Derzeit gibt es zwei parallele Entwicklungen: die Zuwanderung von Fachkräften und die Zunahme von Flüchtlingen aus Kriegsgebieten. Man hat manchmal den Eindruck: die eine ist gut, die andere schlecht. Aber kann man beides voneinander trennen?
Erst mal sind Flüchtlinge die eher unwillkommenen Zuwanderer in Deutschland, die aufzunehmen uns humanitäre Gründe, das Asylrecht und internationale Flüchtlingskonventionen verpflichten. Flüchtlinge sind deshalb oft lange in einem Schwebezustand, bis entschieden wird, ob sie hier bleiben können oder nicht. Aber viele dieser Flüchtlinge, die aus dem Nahen Osten oder anderen Kriegsgebieten der Welt zu uns kommen, sind auch gut qualifizierte Fachkräfte. Die dürfen aber nicht arbeiten, ihre Qualifikation wird nicht gesehen.
Das Kuriose ist: mit einem Welcome Center, für das Sie derzeit ein Konzept entwickeln, will man die Integration von Zuwanderern beschleunigen, die Asylpolitik auf der anderen Seite bewirkt aber das Gegenteil.
Seitens der Bundespolitik gibt es Ängste, dass mehr Flüchtlinge nach Deutschland kämen, wenn man den eingeschränkten Zugang zum Arbeitsmarkt aufheben würde. Aus kommunaler Sicht ist es kontraproduktiv, den Menschen das Arbeiten erst mal ganz zu verwehren und dann nur eingeschränkt zuzulassen. Auch Flüchtlinge müssen integriert werden in die Stadtgesellschaft, ob sie nun auf Zeit oder auf Dauer hier leben. Oft kann man vorher gar nicht sagen, wie lange ein Asylbewerber hier sein wird. Bis zur Anerkennung und dem damit verbundenen Bleiberecht können bis zu zehn Jahre vergehen.

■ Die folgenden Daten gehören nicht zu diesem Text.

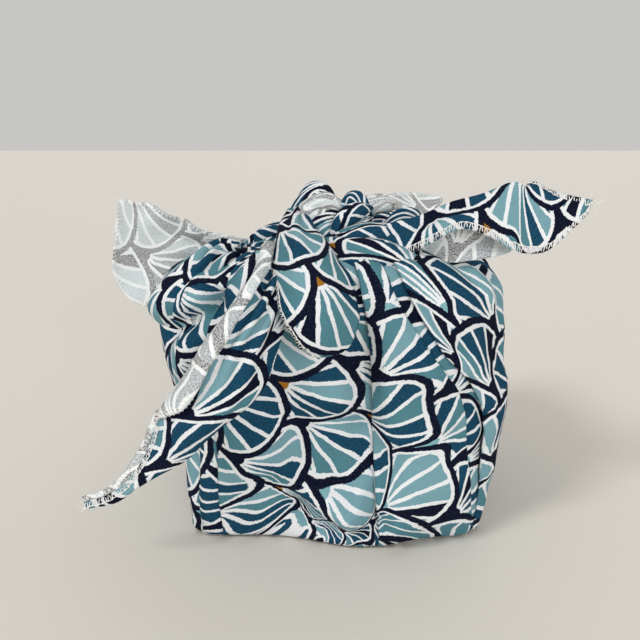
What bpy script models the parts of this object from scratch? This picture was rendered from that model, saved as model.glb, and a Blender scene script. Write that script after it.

Deshalb bieten wir auch kommunal geförderte Deutschkurse in Flüchtlingsunterkünften für Menschen an, die von den Bundesintegrationskursen ausgeschlossen sind. Auf kommunaler Ebene sind auch Flüchtlinge Neustuttgarter, die es zu integrieren gilt.

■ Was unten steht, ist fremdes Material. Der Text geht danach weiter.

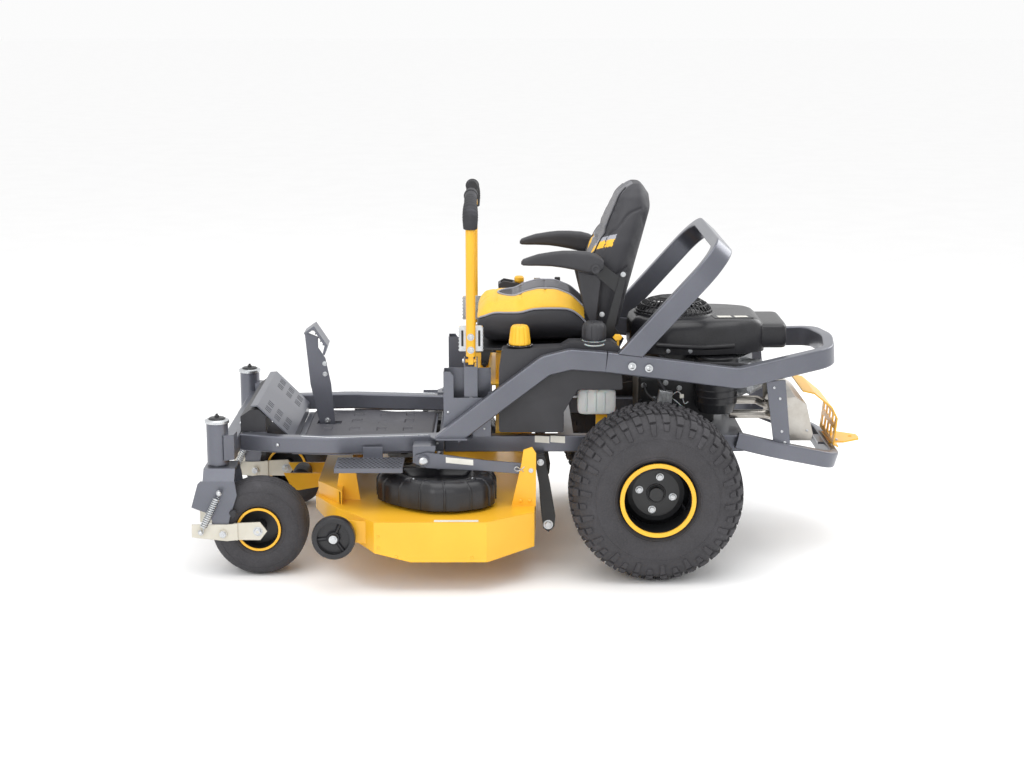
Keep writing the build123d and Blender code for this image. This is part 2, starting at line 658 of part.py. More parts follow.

Hat die Stadt beim Thema Arbeit überhaupt irgendeine Handlungsmöglichkeit?
Oberbürgermeister Kuhn will mehr freiwillige Arbeitsgelegenheiten für Flüchtlinge schaffen. Gemeinnützige Jobs erleichtern den späteren Einstieg in den Arbeitsmarkt. Für die berufliche Integration anderer Zuwanderergruppen haben wir Maßnahmen wie berufsbezogene Deutschkurse, Beratung bei Existenzgründungen, wir arbeiten eng mit der Arbeitsagentur und den Kammern zusammen. Nicht zuletzt ist die Stadt selbst eine wichtige Ausbilderin und Arbeitgeberin für Migranten.

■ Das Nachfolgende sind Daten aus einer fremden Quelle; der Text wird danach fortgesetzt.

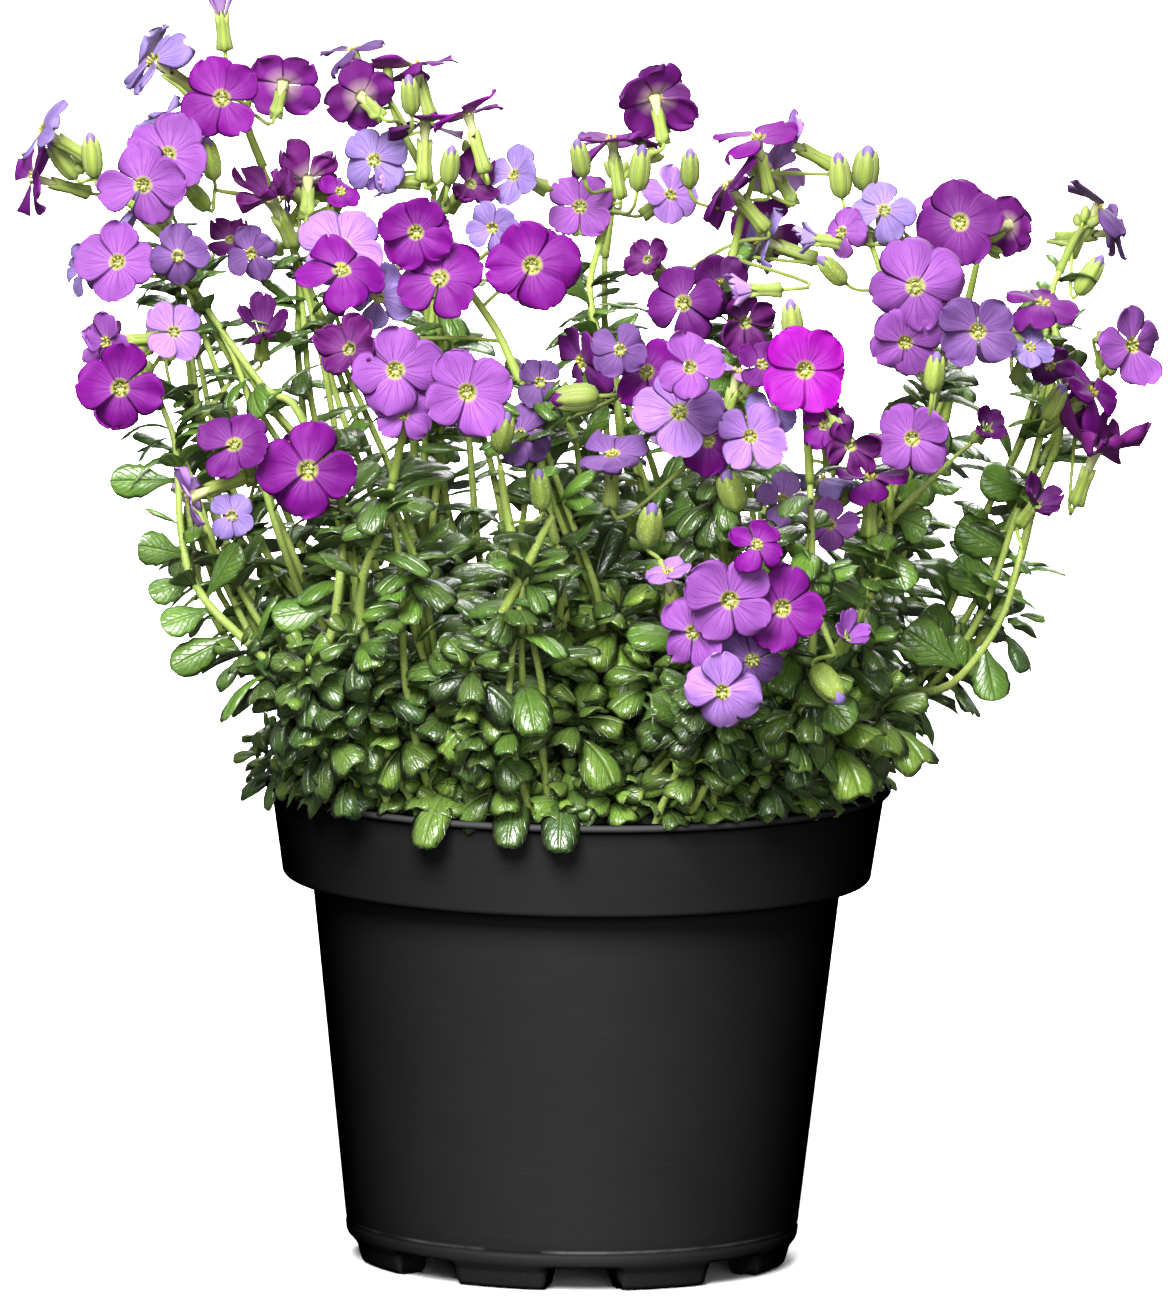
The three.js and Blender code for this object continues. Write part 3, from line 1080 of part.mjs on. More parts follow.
function addNode(name, body, colour, roughness) {
  const mesh = body.getMesh();
  const geometry = new THREE.BufferGeometry();
  const stride = mesh.numProp;
  const positions = new Float32Array((mesh.vertProperties.length / stride) * 3);
  for (let i = 0; i < positions.length / 3; i += 1) {
    for (let k = 0; k < 3; k += 1) positions[3 * i + k] = mesh.vertProperties[stride * i + k];
  }
  geometry.setAttribute('position', new THREE.BufferAttribute(positions, 3));
  geometry.setIndex(new THREE.BufferAttribute(new Uint32Array(mesh.triVerts), 1));
  const material = new THREE.MeshStandardMaterial({ color: colour, roughness, metalness: 0 });
  const node = new THREE.Mesh(geometry, material);
  node.name = name;
  model.add(node);
}

racemes.forEach((raceme) => {
  const [foot, ...rest] = raceme.route;
  const upper = [foot.clone().lerp(rest[0], RACHIS_FOOT / foot.distanceTo(rest[0])), ...rest];
  raceme.flowers.forEach((flower) => {
    const calyxTop = flower.throat.clone().addScaledVector(flower.axis, -TUBE_LENGTH);
    const calyxBase = calyxTop.clone().addScaledVector(flower.axis, -CALYX_LENGTH);
    flower.start = attachPoint(`raceme_${raceme.name}`, [upper], calyxBase, flower);
    lay(`raceme_${raceme.name}`, [flower.start, calyxBase], PEDICEL_RADIUS);
    lay(`raceme_${raceme.name}`, [calyxBase, calyxTop], CALYX_RADIUS);
  });
  budsOn(`raceme_${raceme.name}`).forEach((bud) => placeBud(bud, [upper]));
});
STEMS.forEach((stem) => {
  const routes = stemRoutes(stem).map((route, i) => (i === 0 ? route.slice(1) : route));
  budsOn(`stem_${stem.name}`).forEach((bud) => placeBud(bud, routes));
});

const stemSolids = new Map();
const stemRooms = new Map();
STEMS.forEach((stem) => {
  stemSolids.set(stem.name, join(stemParts(stem, 0)));
  stemRooms.set(stem.name, stemParts(stem, CLEARANCE));
});
const allStemRooms = [...stemRooms.values()].flat();

// Room round each raceme: its limbs, and apart from them its stalks.
racemes.forEach((raceme) => {
  const rachisRadii = raceme.route.map(() => RACHIS_RADIUS + CLEARANCE);
  raceme.limbRooms = raceme.flowers.map((flower) => flowerBody(flower, { limb: true }, CLEARANCE));
  raceme.stalkRooms = raceme.flowers.map((flower) => flowerBody(flower, { stalk: true }, CLEARANCE));
  raceme.stalkRooms.push(tube(raceme.route, rachisRadii, STALK_SIDES));
  raceme.stalkRooms.push(...budsOn(`raceme_${raceme.name}`).map((bud) => budBody(bud, CLEARANCE)));
});

// A raceme as one body. A limb that a neighbour's stalk or an earlier limb reaches is cut clear.
const racemeBodies = new Map();
racemes.forEach((raceme, index) => {
  const others = racemes.filter((other) => other !== raceme).flatMap((other) => other.stalkRooms);
  const earlier = racemes.slice(0, index).flatMap((other) => other.limbRooms);
  const rooms = [...allStemRooms, ...others, ...earlier];
  const parts = [tube(raceme.route, raceme.route.map(() => RACHIS_RADIUS), STALK_SIDES)];
  parts.push(...budsOn(`raceme_${raceme.name}`).map((bud) => budBody(bud, 0)));
  raceme.flowers.forEach((flower) => {
    const limb = flowerBody(flower, { limb: true });
    const clear = cutClear(limb, rooms);
    if (clear === limb) parts.push(flowerBody(flower, { limb: true, stalk: true }));
    else parts.push(flowerBody(flower, { stalk: true }), clear);
  });
  racemeBodies.set(raceme.name, wholeBody(cutClear(join(parts), allStemRooms), raceme.name));
});
const allRacemeRooms = racemes.flatMap((raceme) => [...raceme.limbRooms, ...raceme.stalkRooms]);

const finishedStems = new Map();
STEMS.forEach((stem) => {
  const others = STEMS.filter((other) => other !== stem).flatMap((other) => stemRooms.get(other.name));
  const leaves = stemLeaves(stem, [...others, ...allRacemeRooms]);
  const body = join([stemSolids.get(stem.name), ...leaves]);
  finishedStems.set(stem.name, wholeBody(body, `stem_${stem.name}`));
});

const cushionBody = makeCushion([...allStemRooms, ...allRacemeRooms]);

addNode('pot', makePot(), COLOURS.pot, 0.6);
addNode('soil', wholeBody(cutClear(makeSoil(), allStemRooms), 'soil'), COLOURS.soil, 1);
addNode('leaf_cushion', wholeBody(cushionBody, 'cushion'), COLOURS.cushion, 0.6);
finishedStems.forEach((body, name) => addNode(`stem_${name}`, body, COLOURS.stem, 0.6));
racemeBodies.forEach((body, name) => addNode(`raceme_${name}`, body, COLOURS.corolla, 0.7));

export default model;
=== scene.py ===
"""Finished look of a potted aubrieta in flower.

Run as a script in Blender 4.5. Lengths are in millimetres until a mesh is made, which is in
metres. +Z is up and -Y is towards the viewer. The places of the blooms, stems and leaves are read
from the photograph: a pixel and a depth give a point in space.
"""
import math
from collections import namedtuple

import bpy
import numpy as np
from mathutils import Matrix


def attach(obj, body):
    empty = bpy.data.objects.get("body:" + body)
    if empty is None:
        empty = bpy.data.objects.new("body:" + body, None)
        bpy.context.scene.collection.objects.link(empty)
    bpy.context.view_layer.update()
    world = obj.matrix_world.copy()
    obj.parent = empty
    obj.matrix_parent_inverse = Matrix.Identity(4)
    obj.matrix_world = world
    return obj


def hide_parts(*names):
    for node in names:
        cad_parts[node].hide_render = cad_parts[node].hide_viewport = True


bl_info = {
    "name": "Potted aubrieta",
    "version": (1, 0, 0),
    "blender": (4, 5, 0),
    "location": "3D View > Sidebar > Aubrieta",
    "description": "Builds the pot, soil, leaf cushion, stems and racemes of a potted aubrieta",
    "category": "Add Mesh",
}

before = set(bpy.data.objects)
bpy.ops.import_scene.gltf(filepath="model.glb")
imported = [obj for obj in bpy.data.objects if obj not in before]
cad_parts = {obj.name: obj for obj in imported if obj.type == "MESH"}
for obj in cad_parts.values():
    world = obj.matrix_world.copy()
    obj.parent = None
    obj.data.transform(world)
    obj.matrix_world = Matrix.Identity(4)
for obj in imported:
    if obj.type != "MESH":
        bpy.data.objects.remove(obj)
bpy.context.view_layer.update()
MM = 0.001
UP = np.array((0.0, 0.0, 1.0))
TAU = 2 * math.pi
GOLDEN_ANGLE = math.pi * (3 - math.sqrt(5))

# Pot
POT_HEIGHT = 92.0
LIP_RADIUS = 60.0
LIP_DROP = 1.6
COLLAR_TOP_RADIUS = 58.7
COLLAR_FOOT_RADIUS = 56.4
COLLAR_FOOT_HEIGHT = 74.8
BODY_TOP_RADIUS = 50.6
BODY_FOOT_RADIUS = 43.4
BAND_HEIGHT = 7.0
FOOT_RADIUS = 41.3
FOOT_INNER_RADIUS = 36.0
WALL = 1.3
UNDERSIDE_HEIGHT = 4.4
FLOOR_HEIGHT = 7.0
NOTCHES = 8
NOTCH_TURN = math.radians(3)
NOTCH_HALF_ANGLE = math.radians(9.6)

# Soil and cushion
SOIL_TOP = 84.0
STEM_DEPTH_IN_SOIL = 9.0
CLEARANCE = 0.35

# Flowers
TUBE_LENGTH = 4.6
CALYX_LENGTH = 7.0
CALYX_RADIUS = 1.9
CALYX_FOOT_RADIUS = 0.9
PEDICEL_RADIUS = 0.42
RACHIS_RADIUS = 1.15
TWIN_SHRINK = 0.92

# The view of the photograph, 1168 x 1296 pixels
VIEW_DISTANCE = 4000.0
VIEW_TILT = math.radians(7.9)
VIEW_ROLL = math.radians(0.8)
VIEW_AIM = np.array((0.8, 0.0, 117.5))
VIEW_FOCAL = 21132.0
VIEW_CENTRE = (584.0, 648.0)
VIEW_LONG_SIDE = 1296
SENSOR_MM = 36.0
PIXELS_PER_MM = 5.25
VIEW_EYE = VIEW_AIM + np.array((0.0, -VIEW_DISTANCE, VIEW_DISTANCE * math.tan(VIEW_TILT)))

Raceme = namedtuple("Raceme", "name depth rachis blooms")
FarRaceme = namedtuple("FarRaceme", "name near depth count rachis")
Bloom = namedtuple("Bloom", "px py facing across tone behind", defaults=(0,))
Bud = namedtuple("Bud", "px py facing length radius depth tone", defaults=("bud",))
Stem = namedtuple("Stem", "name radius foot routes")
StemLeaf = namedtuple("StemLeaf", "base tip depth width turn")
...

Inzwischen, so scheint es, hat sich die Meinung allgemein durchgesetzt, dass Deutschland ein Einwanderungsland ist. Ist diese Einsicht schon gelebte Kultur?
Es gibt in Stuttgart einen normalen Umgang von angestammten und eingewanderten Bürgern. Damit wird de facto anerkannt, dass wir eine internationale Stadtgesellschaft sind. Was aber noch nicht gesehen wird: wir sind ein Einwanderungsland, aber auch ein Auswanderungsland. Wenn wir als Einwanderungsland nicht attraktiv sind, werden wir in Zukunft ein schrumpfendes Land werden.
Was muss sich ändern?
Die Aufteilung der Gesellschaft, die lautet: wir und die Reingeschmeckten, die nicht so richtig dazugehören – diese Tradition passt nicht mehr in das 21. Jahrhundert. Wir sind ein globales Dorf, Weiterentwicklung ist nur mit Freizügigkeit und im interkulturellen Austausch möglich. Immerhin haben wir eine tolerante Grundhaltung, vielleicht sogar ausgeprägter als in anderen europäischen Ländern, es gibt bei uns jedenfalls noch keine ausländerfeindliche Partei, die viele Stimmen bekommt. Der offene, kosmopolitische Geist, dass jeder irgendwoher kommt und gleichberechtigt zählt, dass Herkunft, Aussehen und Name keine Rolle spielen, ist aber noch nicht selbstverständlich und muss stärker werden.